Maybe today the Comrades does not possess quite the allure of those early days or perhaps it has lost some of its lustre, nonetheless it is still the measure of not only a man but a female as women were eventually allowed to participate. All the apocalyptic prognostications of women being unable to procreate have been proved baseless as they have gone from strength to strength.
Michelle Worstman, the 2015 female winner, is a testament to that tenacity, forbearance and style.
While within the white community, the Comrades might not hold the same attraction that it once did especially after the fracturing of South Africa’s sporting isolation, but if the latest Comrades is any indication, the black people of South Africa have embraced it with a fervency that is encouraging.

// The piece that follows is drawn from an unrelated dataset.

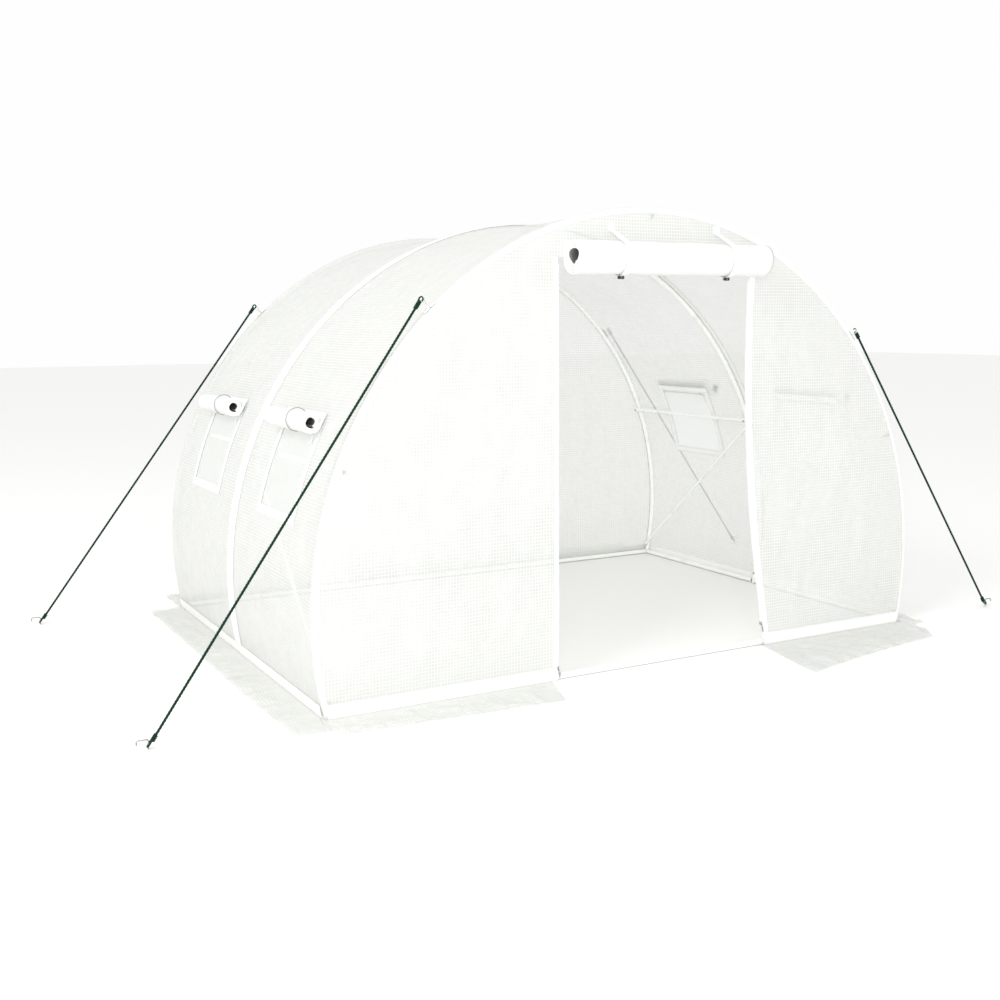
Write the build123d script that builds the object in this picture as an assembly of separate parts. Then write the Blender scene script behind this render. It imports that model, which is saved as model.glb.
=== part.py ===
from build123d import *
import math
import os

# A walk-in polytunnel greenhouse. Millimetres, +Z up, +Y towards the rear end.
# The origin is on the ground, midway between the front and the rear arch.

# Overall sizes, all on the centre lines of the tubes
foot_half_width = 1500.0
arch_height = 1970.0
tunnel_length = 2100.0
belly_height = 374.0
crown_half_angle = 30.0

# Tubes of the frame
arch_diameter = 25.0
rail_diameter = 25.0
purlin_diameter = 20.0
brace_diameter = 16.0
tube_wall = 1.5
purlin_height = 940.0
purlin_overhang = 10.0
brace_foot_height = 60.0
brace_head_below_purlin = 35.0

# Film cover and its reinforcing band
film = 2.0
fit_gap = 0.3
cut_margin = 10.0
band_width = 90.0
band_thickness = 1.5
band_foot_height = 10.0

# Windows, one in each bay on each side
window_width = 400.0
window_sill = 735.0
window_top = 1085.0
window_roll_diameter = 96.0
window_roll_bore = 40.0
window_roll_length = 470.0
window_roll_angle = 26.0

# Doorway in the front wall
door_left = -480.0
door_right_foot = 650.0
door_right_top = 530.0
door_slack = 61.0
door_head = 1765.0
zip_width = 8.0
zip_thickness = 3.0
zip_foot = 30.0
zip_below_head = 30.0

# The door, rolled up and held by two straps
door_roll_diameter = 147.0
door_roll_bore = 56.0
door_roll_left = -445.0
door_roll_right = 545.0
strap_places = (-215.0, 340.0)
strap_width = 32.0
strap_thickness = 1.5
strap_top = 1885.0
toggle_length = 30.0
toggle_diameter = 14.0

# Skirts that lie on the ground, measured from the feet, the doorway and the end walls
skirt_past_foot = 31.0
skirt_side_reach = 175.0
skirt_split = 85.0
side_taper = 15.0
side_rear_taper = 50.0
left_tab_reach = 130.0
right_tab_reach = 75.0
right_tab_width = 85.0
left_flap_reach = 200.0
left_flap_slope = 50.0
left_flap_root = 30.0
left_flap_end = 110.0
right_flap_root = 20.0
right_flap_tip = 120.0
right_flap_tip_reach = 458.0
right_flap_bow_place = 360.0
right_flap_bow_rise = 55.0
right_flap_shoulder_place = 91.0
right_flap_shoulder_rise = 170.0
right_flap_corner_reach = 165.0
rear_flap_reach = 458.0
rear_flap_corner_reach = 300.0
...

Here is just one South African’s response on receipt of the medal. In typical effuse mood, Caroline Lee embraces the Comrades medal:
Nobody said anything about the medal.
I LOVE the medal!
I love the shape.
I love the size.
I love the design.
I love the weight.
I love the feel.
I love the weight of it around my neck.
I love the sense of achievement it brings.
I love that it is mine.
I love everything about it.
And, for the first time ever, I don’t mind that it’s a Vic Clapham! ;-)
Thank you CMA!!!
Maybe most will not be so vocal about one’s achievement, but the words “I have finished Comrades” evoke within others a sense of awe, of achievement, of mental fortitude that is indescribable.
It definitely implies that one has made it as a South African.

Caroline Lee with a former winner Frith van der Merwe
For many it is still a rite of passage including myself.
So, I am a South African! I ran Comrades 3x and I finished all 3 of them. As of today, when I talk about it, I have goosebums. I am still drawing a lot of stamina from Comrades.
I also clearly remember the school of disabled children on the route. When you look at these poor children, one knows, one GOTTA finish Comrades. And “finishing” means on time.
I believe, you can only call yourself a runner if you hve done Comrades!